The term ‘motif’ implies both form and content
(Original Slovak version of an article appeared in the March 2005 issue of Pat a Mat, No 48.
Written by Juraj Brabec, translated to English by Juraj Lörinc, English checked and corrected
by Chris Feather.)
Today nobody doubts that chess composition is an artistic activity. It aims to provoke an emotional
response in the spectator, using a combination of the chess elements. These elements are material
(the playing units K,Q,B,R,S & P), spatial (the board and its unit squares), temporal (the moves in
their sequence) and ideal (the motifs which appear in the play). But few realise that, as in every
artistic work, the basic ideal element in chess composition (the motif) has both form and content.
And this is true for both positive motifs (those working towards the accomplishment of the stipulation)
and negative ones (those tending to hinder the accomplishment of the stipulation), as it is also for
both motifs in the white moves (attacking and weakening) and those in the black moves (defensive and
[Remark: In the above context “ideal” means related to ideas, in the same way as “spatial” relates to space
and “temporal” to time.]
Every move of a unit to a square has its own meaning relating to what motivates it. The notion of
“motif” implies consideration of why the unit moves to the square and how the move supports the
fulfilment of the stipulation; the answer to this forms the content of the motif. Only then does the
next stage follow, namely consideration of the way in which the content is conveyed, i.e. of the form
in which the content of the motif is presented.
If we look at the forms which may be taken by the content of the above defensive motifs we discover
It is possible to show the same content with varying form and, vice versa, the same form can be used
to show various kinds of content. Both the content and the form of a motif have their antiforms:
preventing/allowing, guarding/unguarding, creating a flight/removing a flight, checking/unchecking,
or arrival/departure, opening/closing, blocking/unblocking, pinning/unpinning, etc. Using various
fairy elements, a much wider and more varied range of effects than the above becomes possible,
e.g. creation/removal of a hurdle (e.g. for grasshopper-like pieces), paralysis and its removal
(e.g. in Madrasi), change of unit's colour (e.g. in Andernach chess) etc..
- Preventing 2.e4# may take the form of a) capture of the Pe2, b) blocking the way to e4 on the square e3 or
c) making the square e4 inaccessible by blocking it. It is also possible by d) pinning the Pe2, but this
form of the motif, besides preventing the move, also contains an attack on the WK (masked check).
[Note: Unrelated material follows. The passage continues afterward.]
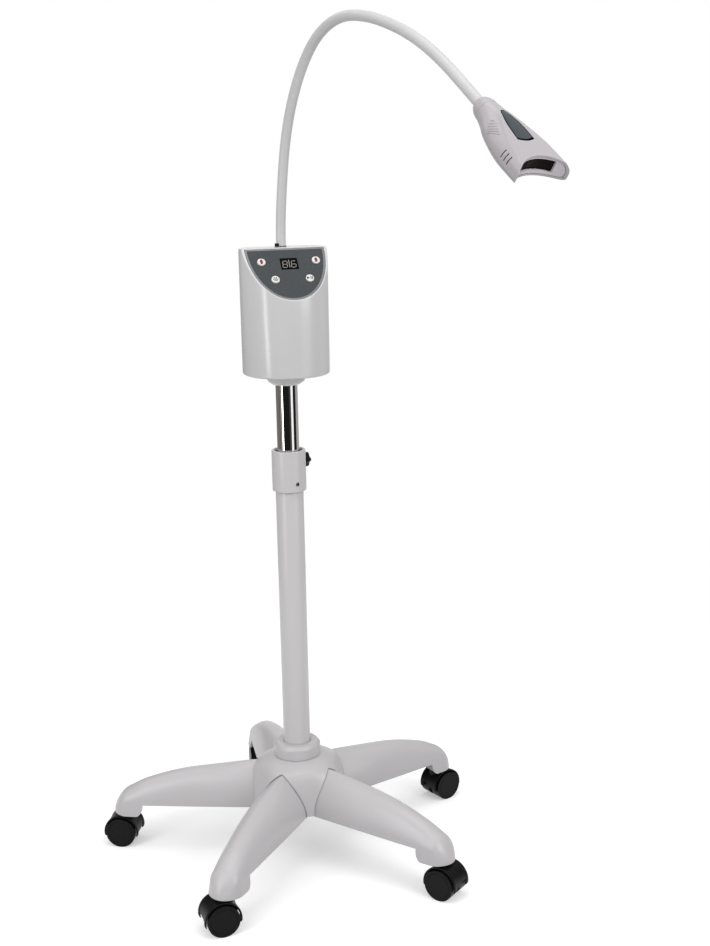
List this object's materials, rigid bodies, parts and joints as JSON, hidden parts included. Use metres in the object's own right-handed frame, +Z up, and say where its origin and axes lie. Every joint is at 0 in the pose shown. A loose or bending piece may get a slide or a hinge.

- Guarding the mating square or line may take the form of a) the direct arrival of a guarding unit,
b) the opening of a line from a guarding unit or c) the unpinning of a guarding unit (in combination
with the removal of a masked attack on the BK).
- Creating a flight may take the form of a) capture of the unit guarding the flight, b) interference
with the unit guarding the flight or c) the unblocking of a flight square.
- Attacking the white king may take the form of a) the direct arrival of a checking unit or b) the
opening of a checking unit’s line.
The same analysis (separation of form and content) as for defensive motifs (negative motifs in
black moves) can be applied to attacking motifs (positive motifs in white moves), to weakening
motifs (negative motifs in white moves) and to harmful motifs (positive motifs in the black
moves). Thus we can conclude that every motif has two distinct properties – form and content.
That is why it is appropriate to distinguish between these two properties and to recognise that
when we use the term “motif” we are acknowledging the presence of both.
The full descriptions of the defensive motifs of the specific defences in the scheme are thus as follows:
- 1...Sxe2 – prevention of the threat unit’s move by capture,
- 1...Be3 – prevention of the threat unit’s move by blocking its line,
- 1...e4 – prevention of the threat unit’s move by blocking its arrival square,
- 1...Ra2 – prevention of the threat unit’s move by pinning (by masked checking),
- 1...Ra4 – guarding the mating square or line by arrival,
- 1...g3 – guarding the mating square or line by line opening,
- 1...Bd4 – guarding the mating square or line by unpinning (removal of a masked check),
- 1...Sxb3 – creating a flight by capture,
- 1...c5 – creating a flight by unblocking,
- 1...d6 – creating a flight by interference,
- 1...Rh2+ – attack on the white king by arrival.